A la suite de cette invasion, dans un premier temps, selon les chiffres de l’ONU, 130.000 Kurdes ont dû fuir vers la province d’Alep où ils survivent dans des camps de fortune. La politique de terreur, de confiscation de biens, d’arrestations, d’enlèvements, de tortures, de pillages pratiqués sous l’égide de l’armée turque d’occupation par les milices arabes et turkmènes islamistes ont poussé environ 120.000 autres Kurdes autochtones et déplacés kurdes à s’en aller. Leurs maisons, leurs terres et leurs commerces ont été offerts à ces miliciens que le Pentagone qualifie de « la racaille de la pire espèce », à leurs familles et à des réfugiés arabes venant de la Ghouta et d’Idlib.
Selon les chiffres indiquées lors d’une conférence consacrée à la situation dans les territoires kurdes sous occupation turque tenue le 30 janvier 2021 à Qamishlo avec la participation de nombreuses ONG et témoins de terrain, la Turquie a installé environ 400.000 Arabes et Turkmènes dans le canton d’Afrin où les Kurdes ne représenteraient plus qu’à peine le quart de la population. Le canton est pratiquement rattaché au gouvernorat de Hatay (ancien Antioche, annexé en 1939 à la Turquie). Le drapeau turc flotte sur les bâtiments, les écoles enseignent en arabe et en turc, les réseaux d’électricité et de téléphone connectés à ceux de la Turquie. Les imams et prêcheurs des mosquées sont nommés et payés par la Direction des Affaires religieuses (Diyanet) de Turquie. La livre (lira) turque est devenue la monnaie d’échanges commerciaux. Les femmes ont disparu de l’espace public où les milices syriennes à la solde de l’armée turque font appliquer les règles de la charia islamique.
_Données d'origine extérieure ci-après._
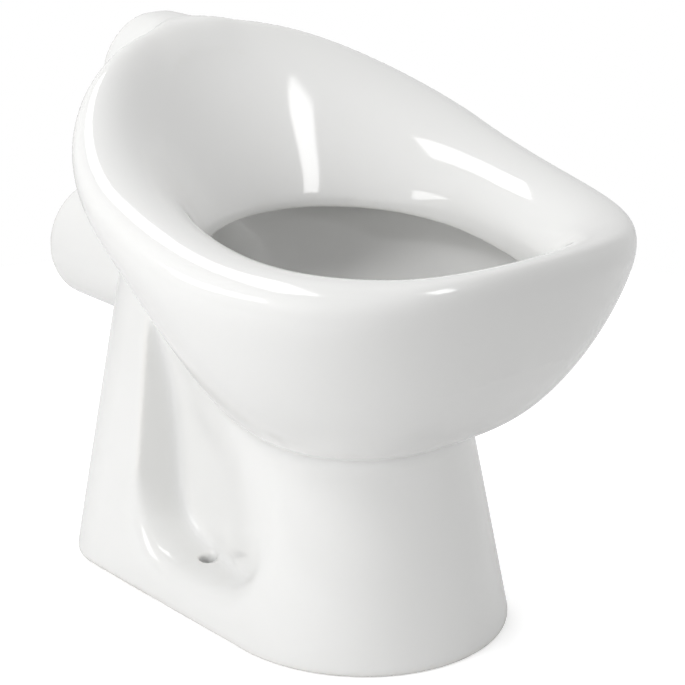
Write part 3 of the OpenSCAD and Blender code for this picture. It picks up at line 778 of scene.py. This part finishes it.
def glazed_china(look):
    """White glaze, a touch warmer and duller where it runs thin, over a pale bare body."""
    material, tree = new_material("glazed_china")
    place = Wire.make(tree, "ShaderNodeTexCoord", out="Object")
    cloud = noise(tree, place, CLOUD_SCALE, CLOUD_DETAIL)
    speck = noise(tree, place, SPECK_SCALE)
    thin = attribute(tree, "edge") * (THIN_LEAST + cloud)
    pooled = attribute(tree, "hollow") * POOLED_SHARE
    bare = attribute(tree, "bare")
    tint = tuple(CLOUDED_WHITE * c for c in look.white)
    colour = mix_colour(tree, cloud, tint, tuple(look.white))
    colour = mix_colour(tree, pooled, colour, tuple(look.pooled))
    colour = mix_colour(tree, thin, colour, tuple(look.thin))
    dull = tuple(SPECKED_BARE * c for c in look.bare)
    grain = mix_colour(tree, speck, dull, tuple(look.bare))
    colour = mix_colour(tree, bare, colour, grain)
    roughness = look.roughness + cloud * CLOUD_ROUGH + thin * THIN_ROUGH + bare * BARE_ROUGH
    ripple = noise(tree, place, RIPPLE_SCALE)
    peel = noise(tree, place, PEEL_SCALE)
    height = ripple * RIPPLE_SHARE + peel * PEEL_SHARE + speck * bare * GRAIN_SHARE
    bump = Wire.make(tree, "ShaderNodeBump", None,
                     {"Strength": RELIEF_STRENGTH, "Distance": RELIEF_DEPTH, "Height": height})
    surface = Wire.make(tree, "ShaderNodeBsdfPrincipled", None, {
        "Base Color": colour, "Roughness": roughness, "IOR": GLAZE_IOR, "Normal": bump})
    Wire.make(tree, "ShaderNodeOutputMaterial", None, {"Surface": surface})
    return material


def ring_line(china, up, out_of, grow, steps):
    """Closed line round a space at a height above the rim's edge, moved out by a growth."""
    fan_y, first, last, halvings = 20.0, 20.0, 260.0, 30
    turn = np.arange(steps) * 2 * np.pi / steps
    near, far = np.full(steps, first), np.full(steps, last)
    for _ in range(halvings):
        mid = (near + far) / 2
        x, y = mid * np.cos(turn), fan_y + mid * np.sin(turn)
        inside = out_of(x, y, china.edge_height(y) + up) < 0
        near, far = np.where(inside, mid, near), np.where(inside, far, mid)
    x, y = (near + grow) * np.cos(turn), fan_y + (near + grow) * np.sin(turn)
    return np.stack([x, y, china.edge_height(y) + up], 1)


def hole_tree():
    """Geometry nodes: thickens a band and punches flared holes along its loose line."""
    tree = bpy.data.node_groups.new("punched_flush_holes", "GeometryNodeTree")
    interface = tree.interface
    interface.new_socket("Geometry", in_out="INPUT", socket_type="NodeSocketGeometry")
    for name, kind, value in (("Thickness", "NodeSocketFloat", 0.007),
                              ("Hole Diameter", "NodeSocketFloat", 0.006),
                              ("Flare", "NodeSocketFloat", 0.0012), ("Holes", "NodeSocketInt", 24)):
        interface.new_socket(name, in_out="INPUT", socket_type=kind).default_value = value
    interface.new_socket("Glaze", in_out="INPUT", socket_type="NodeSocketMaterial")
    interface.new_socket("Geometry", in_out="OUTPUT", socket_type="NodeSocketGeometry")
    inputs = tree.nodes.new("NodeGroupInput").outputs

    def add(kind, settings=None, sockets=None):
        node = tree.nodes.new(kind)
        for name, value in (settings or {}).items():
            setattr(node, name, value)
        for name, value in (sockets or {}).items():
            if isinstance(value, bpy.types.NodeSocket):
                tree.links.new(value, node.inputs[name])
            else:
                node.inputs[name].default_value = value
        return node

    def maths(a, b, operation="ADD"):
        return add("ShaderNodeMath", {"operation": operation}, {0: a, 1: b}).outputs[0]

    loose = add("FunctionNodeCompare", {"data_type": "INT", "operation": "EQUAL"},
                {2: add("GeometryNodeInputMeshEdgeNeighbors").outputs[0], 3: 0})
    parted = add("GeometryNodeSeparateGeometry", {"domain": "EDGE"},
                 {"Geometry": inputs["Geometry"], "Selection": loose.outputs[0]})
    line = add("GeometryNodeMeshToCurve", None, {"Mesh": parted.outputs[0]})
    spots = add("GeometryNodeResampleCurve", None,
                {"Curve": line.outputs[0], "Count": inputs["Holes"]})
    up = add("ShaderNodeCombineXYZ", None, {"Z": inputs["Thickness"]})
    raised = add("GeometryNodeExtrudeMesh", {"mode": "FACES"}, {
        "Mesh": parted.outputs[1], "Offset": up.outputs[0], "Offset Scale": 1.0,
        "Individual": False})
    under = add("GeometryNodeFlipFaces", None, {"Mesh": parted.outputs[1]})
    both = tree.nodes.new("GeometryNodeJoinGeometry")
    tree.links.new(under.outputs[0], both.inputs[0])
    tree.links.new(raised.outputs[0], both.inputs[0])
    slab = add("GeometryNodeMergeByDistance", None, {"Geometry": both.outputs[0], "Distance": WELD})
    radius = maths(inputs["Hole Diameter"], 0.5, "MULTIPLY")
    deep = maths(inputs["Thickness"], 3.0, "MULTIPLY")
    drill = add("GeometryNodeMeshCylinder", None, {
        "Vertices": HOLE_SIDES, "Radius": radius, "Depth": deep})
    wide = maths(radius, inputs["Flare"])
    sink = add("GeometryNodeMeshCone", None, {
        "Vertices": HOLE_SIDES, "Radius Top": radius, "Radius Bottom": maths(wide, inputs["Flare"]),
        "Depth": maths(inputs["Flare"], 2.0, "MULTIPLY")})
    lower = add("ShaderNodeCombineXYZ", None, {"Z": maths(0.0, inputs["Flare"], "SUBTRACT")})
    placed = add("GeometryNodeTransform", None,
                 {"Geometry": sink.outputs[0], "Translation": lower.outputs[0]})
    cutter = tree.nodes.new("GeometryNodeMeshBoolean")
    cutter.operation = "UNION"
    tree.links.new(drill.outputs[0], cutter.inputs[1])
    tree.links.new(placed.outputs[0], cutter.inputs[1])
    drills = add("GeometryNodeInstanceOnPoints", None,
                 {"Points": spots.outputs[0], "Instance": cutter.outputs[0]})
    solid_drills = add("GeometryNodeRealizeInstances", None, {"Geometry": drills.outputs[0]})
    punched = tree.nodes.new("GeometryNodeMeshBoolean")
    punched.operation = "DIFFERENCE"
    tree.links.new(slab.outputs[0], punched.inputs[0])
    tree.links.new(solid_drills.outputs[0], punched.inputs[1])
    realized = add("GeometryNodeRealizeInstances", None, {"Geometry": punched.outputs[0]})
    painted = add("GeometryNodeSetMaterial", None,
                  {"Geometry": realized.outputs[0], "Material": inputs["Glaze"]})
    add("NodeGroupOutput", None, {0: painted.outputs[0]})
    return tree


def run_nodes(obj, tree, values):
    """Runs a geometry tree on an object with named inputs, and leaves a plain mesh."""
    modifier = obj.modifiers.new("nodes", "NODES")
    modifier.node_group = tree
    for item in tree.interface.items_tree:
        if item.in_out == "INPUT" and item.name in values:
            modifier[item.identifier] = values[item.name]
    ready = obj.evaluated_get(bpy.context.evaluated_depsgraph_get())
    mesh = bpy.data.meshes.new_from_object(ready)
    obj.modifiers.remove(modifier)
    obj.data = mesh


class CHINA_OT_body(bpy.types.Operator):
    """Build the glazed body: rim, bowl, pedestal, inlet boss and outlet spigot"""

    bl_idname = "china.body"
    bl_label = "China Body"

    def execute(self, context):
        sizes = context.scene.china_sizes
        china = China(sizes)
        move = Vector((0, sizes.fixing_place, 0))
        low, high = (cad_low + move) / MM, (cad_high + move) / MM
        points, quads = surface_net(china.field, low, high, sizes.mesh_step / MM)
        points = snap(china.field, points, rounds=3, limit=1.5)
        points = relax(china.field, points, quads, rounds=4)
        points = snap(china.field, points, rounds=2, limit=0.6, step=FINE_STEP)
        body = make_object("china_body", to_frame(points, sizes), quads)
        for turn in SPLIT_TURNS:
            refine(body.data, china.field, sizes, turn)
        finish_mesh(body.data, china, sizes)
        body.data.materials.append(context.scene.glaze_material)
        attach(body, "root")
        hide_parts("rim", "bowl", "pedestal", "flush_inlet", "outlet_spigot")
        return {"FINISHED"}


class CHINA_OT_flush_ring(bpy.types.Operator):
    """Build the ring that closes the rim from below, with its row of flush holes"""

    bl_idname = "china.flush_ring"
    bl_label = "Flush Ring"

    def execute(self, context):
        sizes = context.scene.china_sizes
        china = China(sizes)
        s = china.s
        steps = RING_SIDES
        seat = -s.floor_thickness + RING_SEAT
        inner = ring_line(china, seat, china.mouth, s.rim_wall - RING_BITE, steps)
        outer = ring_line(china, seat, lambda x, y, z: china.skin(x, y, z) + s.bowl_wall,
                          RING_BITE, steps)
        holes = ring_line(china, seat, china.mouth,
                          s.rim_wall + s.hole_land + s.flush_hole / 2, steps)
        k = np.arange(steps)
        after = (k + 1) % steps
        faces = np.stack([k, k + steps, after + steps, after], 1)
        edges = [(2 * steps + a, 2 * steps + b) for a, b in zip(k.tolist(), after.tolist())]
        points = to_frame(np.concatenate([inner, outer, holes]), sizes)
        ring = make_object("flush_ring", points, faces.tolist(), edges)
        run_nodes(ring, hole_tree(), {
            "Thickness": sizes.floor_thickness, "Hole Diameter": sizes.flush_hole,
            "Flare": HOLE_FLARE * MM, "Holes": sizes.flush_holes,
            "Glaze": context.scene.glaze_material})
        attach(ring, "root")
        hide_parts("channel_floor")
        return {"FINISHED"}


class CHINA_OT_trap(bpy.types.Operator):
    """Glaze the trap and the fixing lugs inside the pedestal"""

    bl_idname = "china.trap"
    bl_label = "Trap and Lugs"

    def execute(self, context):
        for name in ("trap_bend", "trap_weir", "fixing_lugs"):
            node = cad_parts[name]
            node.data.materials.clear()
            node.data.materials.append(context.scene.glaze_material)
        return {"FINISHED"}


def aim_at(obj, place, target):
    obj.location = place
    obj.rotation_euler = (target - place).to_track_quat("-Z", "Y").to_euler()


def direction(azimuth, elevation):
    """Unit vector: azimuth 0 is behind the toilet and 90 degrees to its right."""
    flat = math.cos(elevation)
    return Vector((math.sin(azimuth) * flat, math.cos(azimuth) * flat, math.sin(elevation)))


def soft_box(name, azimuth, elevation, distance, size, radiance, roll=0, shiny=False):
    """A rectangular lamp that faces the toilet.

    A shiny one shows only in the glaze, and any other one only lights.
    """
    target = Vector(MIDDLE)
    lamp = bpy.data.lights.new(name, "AREA")
    lamp.shape = "RECTANGLE"
    lamp.size, lamp.size_y = size
    lamp.energy = radiance * math.pi * size[0] * size[1]
    obj = bpy.data.objects.new(name, lamp)
    bpy.context.scene.collection.objects.link(obj)
    obj.location = target + distance * direction(math.radians(azimuth), math.radians(elevation))
    facing = (target - obj.location).to_track_quat("-Z", "Y")
    obj.rotation_euler = (facing @ Quaternion((0, 0, 1), math.radians(roll))).to_euler()
    obj.visible_glossy = shiny
    obj.visible_diffuse = not shiny


def floor_material():
    """Pale floor that is white to the camera where no shadow falls."""
    material, tree = new_material("pale_floor")
    place = Wire.make(tree, "ShaderNodeTexCoord", out="Object")
    tone = mix_colour(tree, noise(tree, place, FLOOR_SCALE), *FLOOR_TONES)
    matt = Wire.make(tree, "ShaderNodeBsdfDiffuse", None, {"Color": tone})
    seen = Wire.make(tree, "ShaderNodeLightPath", out="Is Camera Ray")
    glow = Wire.make(tree, "ShaderNodeEmission", None, {"Strength": seen * FLOOR_GLOW})
    both = Wire.make(tree, "ShaderNodeAddShader", None, {0: matt, 1: glow})
    Wire.make(tree, "ShaderNodeOutputMaterial", None, {"Surface": both})
    return material


def make_world(ambient):
    """Even light, white to the camera and dimmer in the glaze."""
    world = bpy.data.worlds.new("studio")
    bpy.context.scene.world = world
    world.use_nodes = True
    tree = world.node_tree
    tree.nodes.clear()
    path = Wire.make(tree, "ShaderNodeLightPath")
    camera, glossy, through = (Wire(tree, path.socket.node.outputs[n])
                               for n in ("Is Camera Ray", "Is Glossy Ray", "Is Transmission Ray"))
    shown = path.math("MAXIMUM", camera, path.math("MAXIMUM", glossy * GLAZE_LIGHT, through))
    strength = path.math("MAXIMUM", shown, ambient)
    back = Wire.make(tree, "ShaderNodeBackground", None,
                     {"Color": (1, 1, 1, 1), "Strength": strength})
    Wire.make(tree, "ShaderNodeOutputWorld", None, {"Surface": back})


class CHINA_OT_stage(bpy.types.Operator):
    """Set the floor, the soft boxes, the even light and the camera"""

    bl_idname = "china.stage"
    bl_label = "Stage"

    def execute(self, context):
        look = context.scene.studio_look
        turn = np.arange(FLOOR_SIDES) * 2 * np.pi / FLOOR_SIDES
        edge = np.stack([np.cos(turn), np.sin(turn), 0 * turn], 1) * look.floor_radius
        floor = make_object("floor", edge, [range(FLOOR_SIDES)])
        floor.data.materials.append(floor_material())
        for shine in SHINES:
            soft_box(*shine, shiny=True)
        for name, azimuth, elevation, radiance in FILLS:
            soft_box(name, azimuth, elevation, FILL_DISTANCE, FILL_SIZE, radiance)
        make_world(look.ambient)
        camera = bpy.data.objects.new("camera", bpy.data.cameras.new("camera"))
        context.scene.collection.objects.link(camera)
        camera.data.lens = look.lens
        camera.data.sensor_width = SENSOR_WIDTH
        camera.data.clip_start = CLIP_START
        back = direction(math.pi - look.azimuth, look.elevation)
        aim = Vector(look.aim)
        aim_at(camera, aim + look.distance * back, aim)
        context.scene.camera = camera
        context.scene.view_settings.view_transform = "Standard"
        return {"FINISHED"}


class CHINA_PT_panel(bpy.types.Panel):
    """Lists the steps that build the toilet"""

    bl_idname = "CHINA_PT_panel"
    bl_label = "Child Toilet"
    bl_space_type = "VIEW_3D"
    bl_region_type = "UI"
    bl_category = "Child Toilet"

    def draw(self, context):
        column = self.layout.column()
        for operator in OPERATORS:
            column.operator(operator.bl_idname)


OPERATORS = (CHINA_OT_body, CHINA_OT_flush_ring, CHINA_OT_trap, CHINA_OT_stage)
GROUPS = {"china_sizes": ChinaSizes, "glaze_look": GlazeLook, "studio_look": StudioLook}


def register():
    for kind in (*GROUPS.values(), *OPERATORS, CHINA_PT_panel):
        bpy.utils.register_class(kind)
    for name, kind in GROUPS.items():
        setattr(bpy.types.Scene, name, PointerProperty(type=kind))
    bpy.types.Scene.glaze_material = PointerProperty(type=bpy.types.Material)


def unregister():
    for name in (*GROUPS, "glaze_material"):
        delattr(bpy.types.Scene, name)
    for kind in reversed((*GROUPS.values(), *OPERATORS, CHINA_PT_panel)):
        bpy.utils.unregister_class(kind)


def main():
    register()
    scene = bpy.context.scene
    scene.glaze_material = glazed_china(scene.glaze_look)
    bpy.ops.china.stage()
    bpy.ops.china.body()
    bpy.ops.china.flush_ring()
    bpy.ops.china.trap()


if __name__ == "__main__":
    main()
La principale milice sévissant dans la région est Ahrar al-Sharqiya, formée en grande partie des anciens de Daech recyclés par les services turcs.
Le cas de Rajo
La ville de Rajo du canton d’Afrin, située à 3 km de la frontière turque et à 30 km d’Afrin était avant l’invasion turque peuplée quasi-exclusivement de Kurdes. Depuis, la Turquie y a installé 40.000 Arabes et Turkmènes et il n’y reste plus qu’environ 12.000 Kurdes.
Selon la chaîne d’info kurde irakienne RUDAW TV, peu suspecte de sympathie pro-PKK ou pro-YPG mais sensible au sort de la population civile kurde, qui a pu recouper de nombreux témoignages émanant des survivants kurdes de cette campagne de nettoyage ethnique systématique dans les 15 villages des alentours de Rajo où vivaient 1780 familles kurdes, il n’en reste plus que 308 familles composées essentiellement de personnes âgées incapables de se déplacer et qui préfèrent rester au risque de leur vie.
L’un de ces villages appelé Derwis, qui comptait avant l’invasion turque environ 1000 habitants, a été entièrement vidé de sa population par l’armée turque qui l’occupe depuis le 23 février 2018 et transformé en camp militaire 1300 oliviers du village ont été coupés pour empêcher tout retour ultérieur des paysans kurdes dépossédés.
Les milices pro-turques ont fait main basse sur plus de 100.000 oliviers et sur les pressoirs à olive de ce territoire. La station du train de Rajo, jadis jalon important sur le trajet de Bagdad Bahn, liant l’Orient Express à Bagdad, a été transformé en prison et en centre de torture pour les Kurdes refusant d’obéir aux forces d’occupation.
Le nettoyage ethnique est en droit international un crime contre l’humanité. La confiscation des biens, la spoliation, les pillages, la torture, les assassinats des civils perpétrés depuis trois ans par les milices islamistes auxiliaires de l’armée turque sont des crimes de guerre caractérisés dont la responsabilité incombe à la puissance d’occupation qu’est la Turquie.
Le président Macron a certes qualifié la Turquie d’ « Etat criminel » mais il n’y a pas eu de suite diplomatique ou judiciaire. Divisée, l’UE reste inaudible face à Ankara et l’OTAN supposée être une famille de démocraties attachées aux droits de l’homme, continue à garder le silence sur les crimes de son allié turc.